[Object modeling scripts]
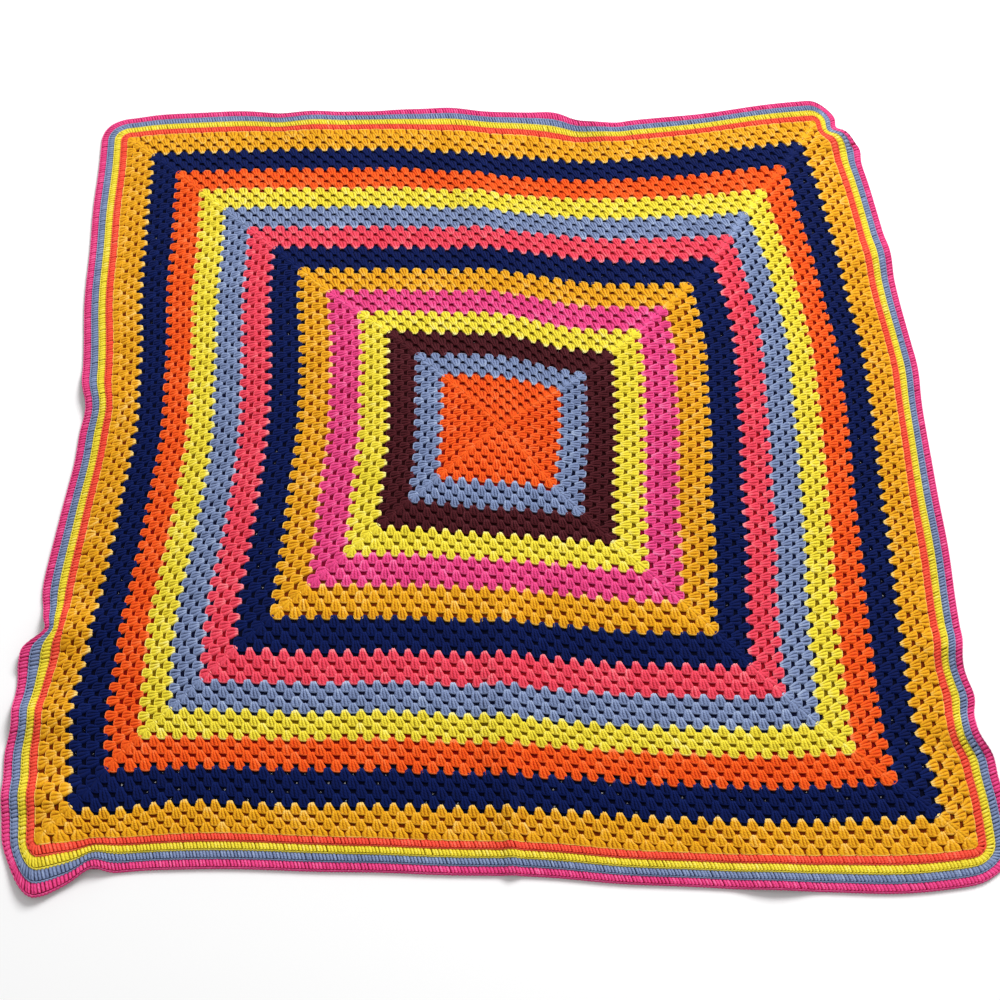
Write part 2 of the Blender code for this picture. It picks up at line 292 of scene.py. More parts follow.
# How much narrower, lower, darker and less far out that chain is between two stitches than on one
BORDER_CHAIN_NECK = 0.86
BORDER_CHAIN_SWELL = 0.2
BORDER_CHAIN_DIP = 0.5
BORDER_CHAIN_FADE = 0.2
BORDER_CHAIN_BULGE = 0.25

# How much the stitches differ from each other, in millimetres or, for size, width, tone and swell, as a
# share, and how far along the yarn its twist may start
CLUSTER_SPREAD = {"shift": 0.35, "reach": 0.25, "size": 0.04, "tone": 0.05}
POST_SPREAD = {"offset": 0.2, "width": 0.05, "top": 0.2, "tone": 0.06}
CHAIN_SPREAD = {"width": 0.08, "top": 0.15}
BORDER_SPREAD = {"run": 0.25, "width": 0.06, "top": 0.2, "tone": 0.08, "swell": 0.12}
YARN_START = 20

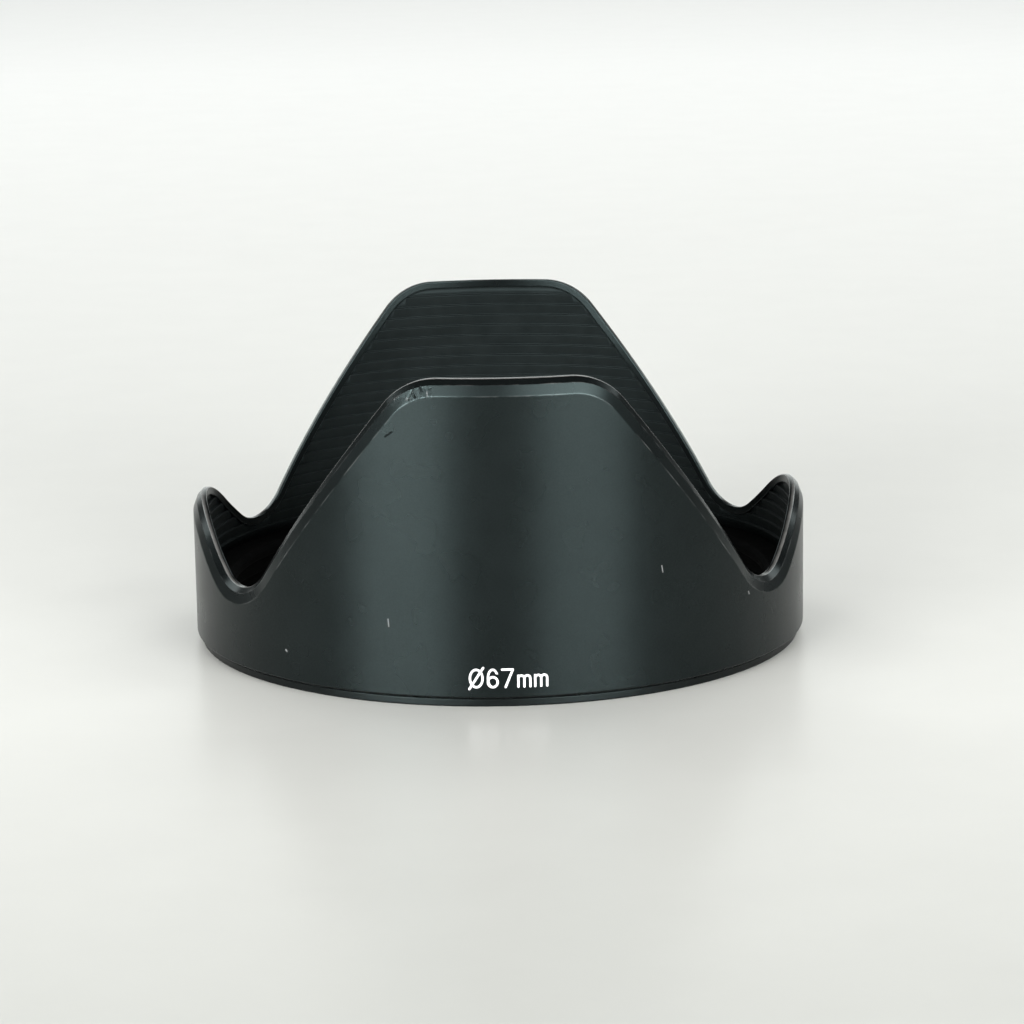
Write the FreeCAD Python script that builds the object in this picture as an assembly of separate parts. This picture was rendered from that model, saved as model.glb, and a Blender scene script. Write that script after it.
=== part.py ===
"""Petal lens hood for a 67 mm filter zoom lens.

Frame: the hood stands on its bayonet end. The origin is the middle of that end, +Z is the optical axis
and points at the subject, the two long petals stand at -Y and +Y and the two short ones at -X and +X.
All lengths are in millimetres and all angles in degrees, measured from the middle of the -Y petal.
"""
import FreeCAD
import Part
import math
import os

# Driving dimensions: outside
WALL_RADIUS = 40.0
HOOD_HEIGHT = 40.5

# Petal edge, drawn on the unrolled outer wall for one quarter: three corners, each rounded by an arc
LONG_CORNER_ANGLE = 18.0
LONG_CORNER_ROUND = 9.2
NOTCH_ANGLE = 56.6
NOTCH_CORNER_HEIGHT = 8.8
NOTCH_ROUND = 7.7
SHORT_PEAK_HEIGHT = 23.4
SHORT_PEAK_ROUND = 22.8

# Rim section, from the inside out: level crest, chamfer, steep bevel
RIM_THICKNESS = 1.8
CREST_WIDTH = 0.65
CHAMFER_WIDTH = 0.65
CHAMFER_DROP = 0.7
BEVEL_DROP = 1.3

# Light trap: a ribbed liner let into the shell below a smooth border
BORDER_WIDTH = 1.05
POCKET_RADIUS = 39.0
RIB_PITCH = 1.45
RIB_TIP_RADIUS = 38.25
RIB_ROOT_RADIUS = 38.7

# Bayonet ring
LIP_RADIUS = 39.3
LIP_HEIGHT = 0.95
SHELL_FOOT_CHAMFER = 0.45
RING_HEIGHT = 8.0
MOUTH_CHAMFER = 0.4
TRACK_RADIUS = 37.5
TRACK_TOP = 4.2
PILOT_RADIUS = 36.2
PILOT_TOP = 6.6
APERTURE_RADIUS = 34.9
APERTURE_CHAMFER = 0.6
LUG_COUNT = 3
LUG_FIRST_ANGLE = 60.0
LUG_SPAN = 30.0
LUG_RADIUS = 36.75
LUG_ROOT = 0.5
LUG_BOTTOM = 0.7
LUG_TOP = 2.1
STOP_SPAN = 2.4
CLICK_SPAN = 1.0
CLICK_OFFSET = 5.0
CLICK_DEPTH = 0.3

# Printed marks
INK_THICKNESS = 0.04
FIGURE_HEIGHT = 2.45
FIGURE_BASELINE = 2.55
STROKE = 0.27
MARK_HEIGHT = 3.55
MARK_RADIUS = 0.75
ALIGN_DOT_ANGLE = 128.0
LOCK_MARK_ANGLE = 180.0

# Room beyond the part for the tools that cut it
CUT_RADIUS_IN = 30.0
CUT_RADIUS_OUT = 41.0
CUT_TOP = 60.0
ARC_STEPS = 10
LINE_STEPS = 8

INNER_RADIUS = WALL_RADIUS - RIM_THICKNESS
AXIS = FreeCAD.Vector(0, 0, 1)
ORIGIN = FreeCAD.Vector(0, 0, 0)


def point_at(radius, angle, height):
    """A point on a circle about the axis; angle 0 is -Y and 90 is +X."""
    turn = math.radians(angle)
    return FreeCAD.Vector(radius * math.sin(turn), -radius * math.cos(turn), height)


def rounded_corner(before, corner, after, radius):
    """Points and outward normals along the arc that rounds a corner of the unrolled edge."""
    way_in = (corner - before).normalize()
    way_out = (after - corner).normalize()
    turn = math.atan2(way_in.x * way_out.y - way_in.y * way_out.x, way_in.dot(way_out))
    start = corner - way_in * (radius * math.tan(abs(turn) / 2))
    side = math.copysign(1.0, turn)
    normal = FreeCAD.Vector(-way_in.y, way_in.x, 0)
    centre = start + normal * (side * radius)
    samples = []
    for step in range(ARC_STEPS + 1):
        bend = turn * step / ARC_STEPS
        outward = FreeCAD.Vector(
            normal.x * math.cos(bend) - normal.y * math.sin(bend),
            normal.x * math.sin(bend) + normal.y * math.cos(bend),
            0,
        )
        samples.append((centre - outward * (side * radius), outward))
    return samples


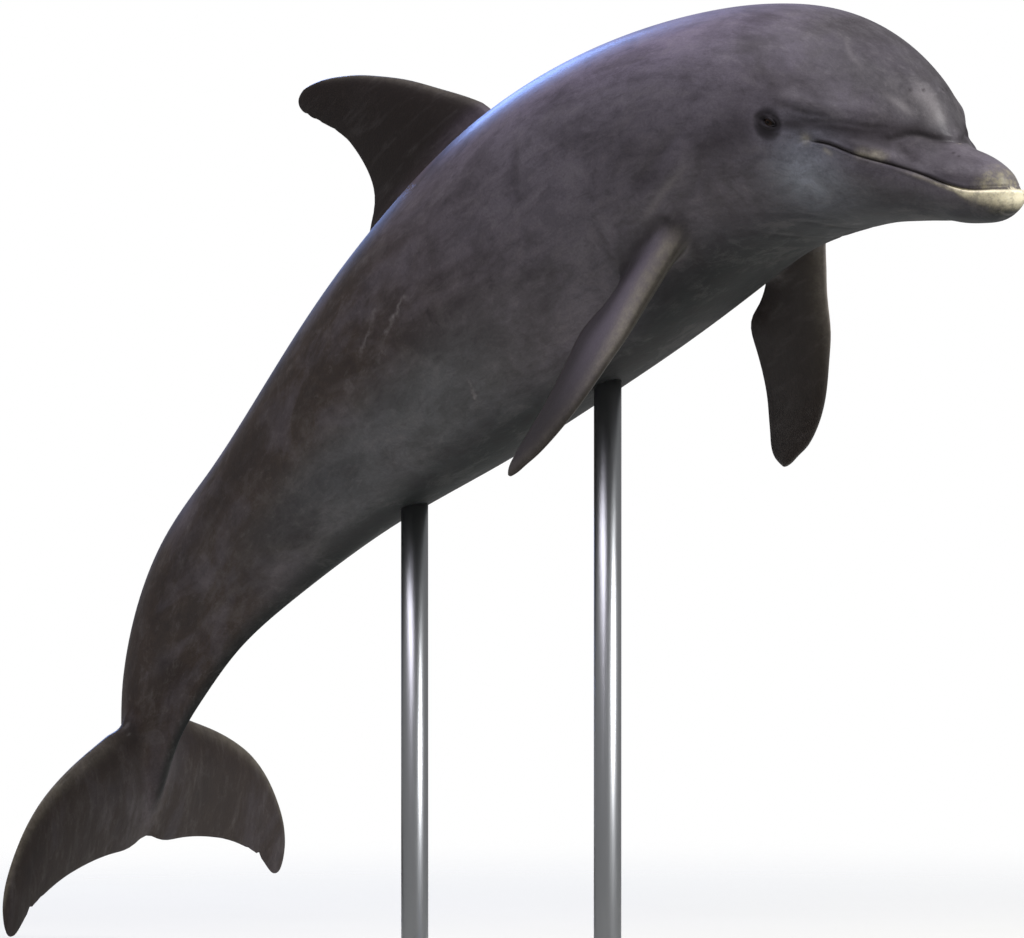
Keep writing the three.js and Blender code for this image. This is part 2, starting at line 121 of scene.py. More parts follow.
# Fluke: distance out from the middle, then leading and trailing edge behind the notch.
FLUKE = [[0, -0.09, 0], [0.006, -0.086, 0.003], [0.016, -0.0765, 0.0068], [0.03, -0.07, 0.0079],
         [0.0417, -0.0655, 0.0087], [0.0616, -0.0572, 0.012], [0.0816, -0.047, 0.0177],
         [0.0978, -0.036, 0.025], [0.1085, -0.0258, 0.0316], [0.1158, -0.0168, 0.0394],
         [0.1212, -0.0085, 0.0446], [0.1245, -0.0026, 0.0456], [0.129, 0.0072, 0.0438],
         [0.1312, 0.0136, 0.0397], [0.1325, 0.0205, 0.0344], [0.1328, 0.0262, 0.0285]]

# Small nicks in the trailing edges: where on the outline, how deep and how wide, in shares.
DORSAL_NICKS = [(0.1915, 0.0009, 0.0016), (0.1835, 0.0011, 0.0013), (0.1715, 0.0008, 0.0011),
                (0.158, 0.0005, 0.0015)]
FLUKE_NICKS = [(0.1085, 0.0022, 0.0012), (0.099, 0.0007, 0.0012), (0.071, 0.0006, 0.0011)]

# Half thickness of a fin at its root and at its tip, and the power of the distance to the tip.
DORSAL_THICKNESS = (0.0165, 0.003, 0.8)
FLIPPER_THICKNESS = (0.0145, 0.0032, 0.9)
FLUKE_THICKNESS = (0.019, 0.0024, 1.1)
FIN_SEGMENTS = 40           # points round a fin's section
LID_SEGMENTS = 96           # points round the opening between the lids

FIN_PART, LID_PART = 1, 2   # numbers that tell the skin's pieces apart while they are joined
FIN_FILLET = 0.06           # m, how far the rounding of a fin's root reaches
LID_FILLET = 0.003          # m, and that of the lids' rims


# ---------------------------------------------------------------- curves

def smooth(x, low, high):
    """0 below low, 1 above high, and the cubic 3t^2 - 2t^3 between them."""
    t = np.clip((np.asarray(x, float) - low) / (high - low), 0, 1)
    return t * t * (3 - 2 * t)


def bell(x, width):
    """exp(-(x / width)^2): 1 at 0, and all but nothing at twice the width."""
    return np.exp(-np.square(np.asarray(x, float) / width))


def curve(points, column=1):
    """Natural cubic spline from the first column of a table to another one.

    The second derivatives at the knots solve the usual three-term equations, with none at the ends.
    """
    table = np.array(points, float)
    x, y = table[:, 0], table[:, column]
    step = np.diff(x)
    inner = np.arange(1, len(x) - 1)
    system = np.eye(len(x))
    system[inner, inner - 1] = step[:-1]
    system[inner, inner] = 2 * (step[:-1] + step[1:])
    system[inner, inner + 1] = step[1:]
    kink = np.zeros(len(x))
    kink[inner] = 6 * np.diff(np.diff(y) / step)
    bend = np.linalg.solve(system, kink)

    def at(where):
        where = np.asarray(where, float)
        i = np.clip(np.searchsorted(x, where) - 1, 0, len(x) - 2)
        width = step[i]
        a = x[i + 1] - where
        b = where - x[i]
        return ((bend[i] * a**3 + bend[i + 1] * b**3) / (6 * width)
                + (y[i] / width - bend[i] * width / 6) * a + (y[i + 1] / width - bend[i + 1] * width / 6) * b)

    return at


ROOTED = [[share**0.5, *sizes] for share, *sizes in BODY]
back, belly, half_width = (curve(ROOTED, column) for column in (1, 2, 3))
pitch, waist, taper = curve(PITCH), curve(WAIST), curve(MELON_TAPER)
ridge, keel, mouth = curve(BACK_RIDGE), curve(BELLY_KEEL), curve(MOUTH)


def spread(start, end, table):
    """Places from start to end whose spacing follows a table of (place, spacing).

    They lie at equal steps of the integral of 1 / spacing.
    """
    places, spacing = np.array(table, float).T
    fine = np.linspace(start, end, 6001)
    passed = np.cumsum(1 / np.interp(fine, places, spacing)) * (fine[1] - fine[0])
    passed -= passed[0]
    return np.interp(np.linspace(0, passed[-1], int(round(passed[-1])) + 1), passed, fine)


def around(count):
    """Equal angles all the way round, from 0."""
    return np.linspace(0, 2 * np.pi, count, endpoint=False)


# ---------------------------------------------------------------- the bent spine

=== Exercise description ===
Starting at the first line of the material above, reproduce each line exactly up to and including the line with "BORDER_CHAIN_BULGE = 0.25".

=== Output of the task ===
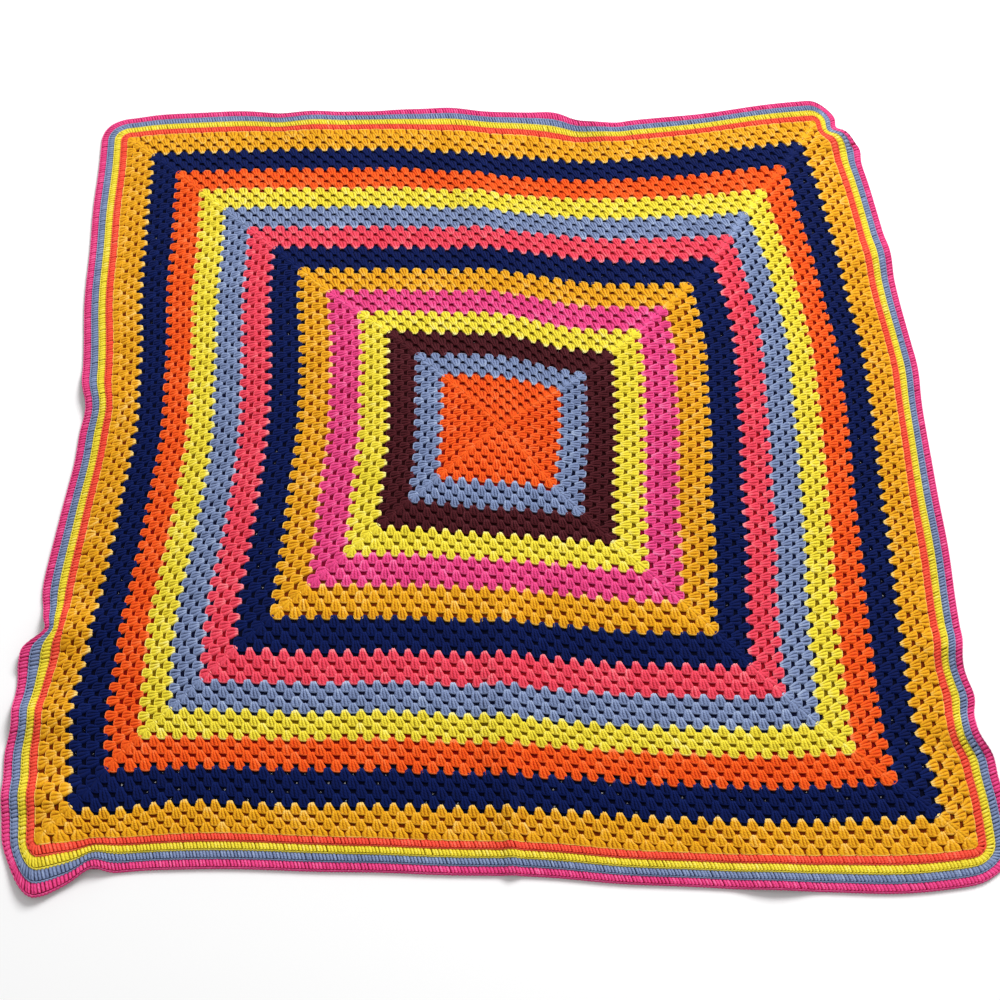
Write part 2 of the Blender code for this picture. It picks up at line 292 of scene.py. More parts follow.
# How much narrower, lower, darker and less far out that chain is between two stitches than on one
BORDER_CHAIN_NECK = 0.86
BORDER_CHAIN_SWELL = 0.2
BORDER_CHAIN_DIP = 0.5
BORDER_CHAIN_FADE = 0.2
BORDER_CHAIN_BULGE = 0.25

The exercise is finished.